Effect of Heat-Treating on Microstructure and High Cycle Bending Fatigue Behavior of AZ91 and AZE911 Magnesium Alloys

Abstract

This article investigates the influences of heat-treating on the microstructures and the high cycle fatigue (HCF) properties of AZ91 and AZE911 (AZ91 + 1%RE) magnesium alloys. For such an objective, AZ91 and AZE911 alloys were used after solution treatment at 415°C for 5 hours aged at 215°C for 3 hours and at 215°C for 5 hours, respectively. To investigate the HCF behavior, a rotational bending fatigue test was performed with stress ratio (R) −1 and frequency of 100 Hz at room temperature. Optical microscopy (OM) study demonstrates that heat treatment leads to a reduction in grain size and transformation of continuous and discontinuous precipitations into needle-shaped precipitations, which are located on the grains of the alpha phase. Scanning electron microscopy (SEM) showed both marks of quasicleavage and cleavage on the fracture surface of specimens. These planes indicated the brittle behavior of the fracture. Moreover, in heat-treated specimens, the size of cleavage patterns was smaller, and microcracks were shorter. These behaviors affected the strength of the material and the fatigue lifetime.
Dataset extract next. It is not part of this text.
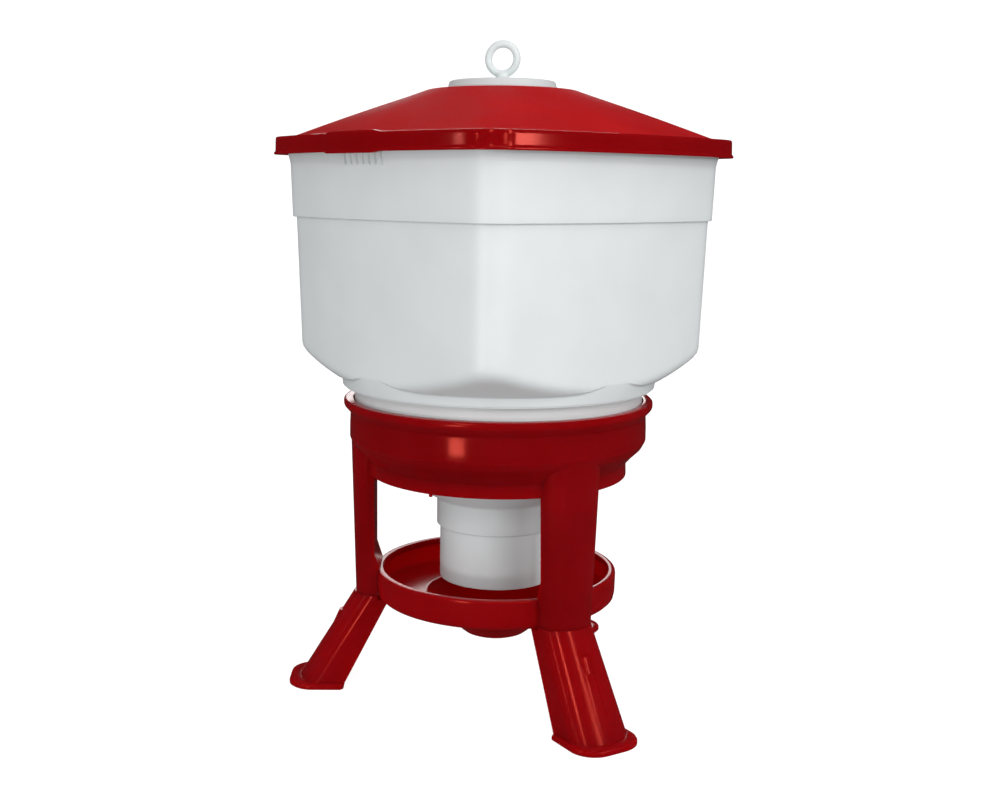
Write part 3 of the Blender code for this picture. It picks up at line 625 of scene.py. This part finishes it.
def socket_outline(height, shrink):
    """Outline of the leg socket inside a column at a height, drawn in by shrink on all sides."""
    outer, half = column_size(height)
    gone = COLUMN_WALL + shrink
    inner = COLUMN_INNER_RADIUS + COLUMN_WALL + shrink
    return d_outline(outer - gone, inner, half - gone, COLUMN_NOSE - gone, height)


def support_ring():
    """Stepped ring with a rolled bead and its three hollow columns."""
    wall = RING_RADIUS + WALL_FLARE
    lower = LEDGE_INNER + LOWER_REACH
    bead = RING_RADIUS + BEAD_REACH
    inside = RING_RADIUS - RING_WALL
    hollow = [
        (LEDGE_INNER - 2.2, RING_BOTTOM),
        (LEDGE_INNER - 0.7, LEDGE_LOW - 7.0),
        (LEDGE_INNER, LEDGE_LOW),
        (LEDGE_OUTER, LEDGE_HIGH),
        (inside, SHOULDER_TOP + 1.0),
    ]
    outline = [
        (inside, RING_TOP, 1.4),
        (bead, RING_TOP, 4.6),
        (bead - 0.4, RING_TOP - 7.5, 4.0),
        (RING_RADIUS + 0.2, RING_TOP - BEAD_HEIGHT - 1.5, 5.0),
        (RING_RADIUS + WALL_BULGE, RING_TOP - 29.0, 0.0),
        (wall, SHOULDER_TOP, 4.0),
        (wall - SHOULDER_REACH / 3, SHOULDER_TOP - SHOULDER_DROP / 2, 6.0),
        (wall - SHOULDER_REACH, SHOULDER_TOP - SHOULDER_DROP, 3.0),
        (lower - 0.5, LOWER_TOP, 3.0),
        (lower, RING_BOTTOM, 4.5),
    ]
    outline += [(radius, height, 1.0) for radius, height in hollow]
    ring = turned("support_ring_shell", outline)
    columns = []
    for name, angle in LEG_ANGLES.items():
        heights = (COLUMN_BOTTOM, DISH_RIM + TOUCH, DISH_RIM + FLARE_HEIGHT, COLUMN_TOP)
        rows = [column_outline(height) for height in heights]
        columns.append(loft(f"{name}_column", rows, angle, caps=True))
    combine(ring, "UNION", *columns)
    ring_room = [(0.0, RING_TOP - 20.0), (inside, RING_TOP - 20.0)] + hollow[::-1]
    ring_room += [(hollow[0][0], RING_BOTTOM - 10.0), (0.0, RING_BOTTOM - 10.0)]
    cutters = [solid_turned("ring_room", ring_room), dish_room("dish_room", COLUMN_BOTTOM - 10.0)]
    for name, angle in LEG_ANGLES.items():
        rows = [socket_outline(height, 0.0) for height in (COLUMN_BOTTOM - 5, SOCKET_TOP)]
        cutters.append(loft(f"{name}_socket", rows, angle, caps=True))
    combine(ring, "DIFFERENCE", *cutters)
    nub = turned_stub("gate_nub", GATE_RADIUS, RING_BOTTOM + 1.0, RING_BOTTOM - GATE_LENGTH)
    nub_angle = math.radians(GATE_ANGLE - 90.0)
    nub_side = Vector((math.cos(nub_angle), math.sin(nub_angle), 0.0))
    nub.data.transform(Matrix.Translation(nub_side * GATE_REACH * MM))
    combine(ring, "UNION", nub)
    ring.data.set_sharp_from_angle(angle=math.radians(SHARP_EDGE))
    return dress(ring, "stand", stand_red, "stand_red", "support_ring")


def turned_stub(name, radius, top, bottom):
    """Small round stub with a rounded end, on the axis."""
    outline = [(0.0, bottom, 0.0), (radius, bottom, radius / 2), (radius, top, 0.0), (0.0, top, 0.0)]
    return solid_turned(name, rounded(outline, closed=False))


def dish_room(name, low):
    """Space round the dish, from low up to its rim, with its gap."""
    room = DISH_RADIUS + TOUCH
    high = DISH_RIM + TOUCH
    return solid_turned(name, [(0.0, high), (room, high), (room, low), (0.0, low)])


def solid_turned(name, profile):
    """Turned solid whose profile starts and ends on the axis."""
    shape = bmesh.new()
    rows = []
    for radius, height in profile:
        if radius == 0.0:
            rows.append([shape.verts.new((0.0, 0.0, height * MM))])
            continue
        row = []
        for step in range(TURN_STEPS):
            angle = 2 * math.pi * step / TURN_STEPS
            place = (radius * math.cos(angle) * MM, radius * math.sin(angle) * MM, height * MM)
            row.append(shape.verts.new(place))
        rows.append(row)
    for high, low in zip(rows, rows[1:]):
        for i in range(TURN_STEPS):
            n = (i + 1) % TURN_STEPS
            if len(high) == 1:
                shape.faces.new((high[0], low[i], low[n]))
            elif len(low) == 1:
                shape.faces.new((high[i], low[0], high[n]))
            else:
                shape.faces.new((high[i], low[i], low[n], high[n]))
    bmesh.ops.recalc_face_normals(shape, faces=shape.faces)
    return finished(name, shape)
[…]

The results of mechanical tests show a negligible influence of heat-treating on the HCF behaviors of AZ91-T6 and AZE911-T6 alloys. Stress-lifetime curves (S-N) show an increase in fatigue strength in 3.8 × 105 fatigue cycles, from 95 MPa to 125 MPa for the AZ91-T6 alloy and from 125 MPa to 155 MPa for the AZE911-T6 alloy, after heat treatment.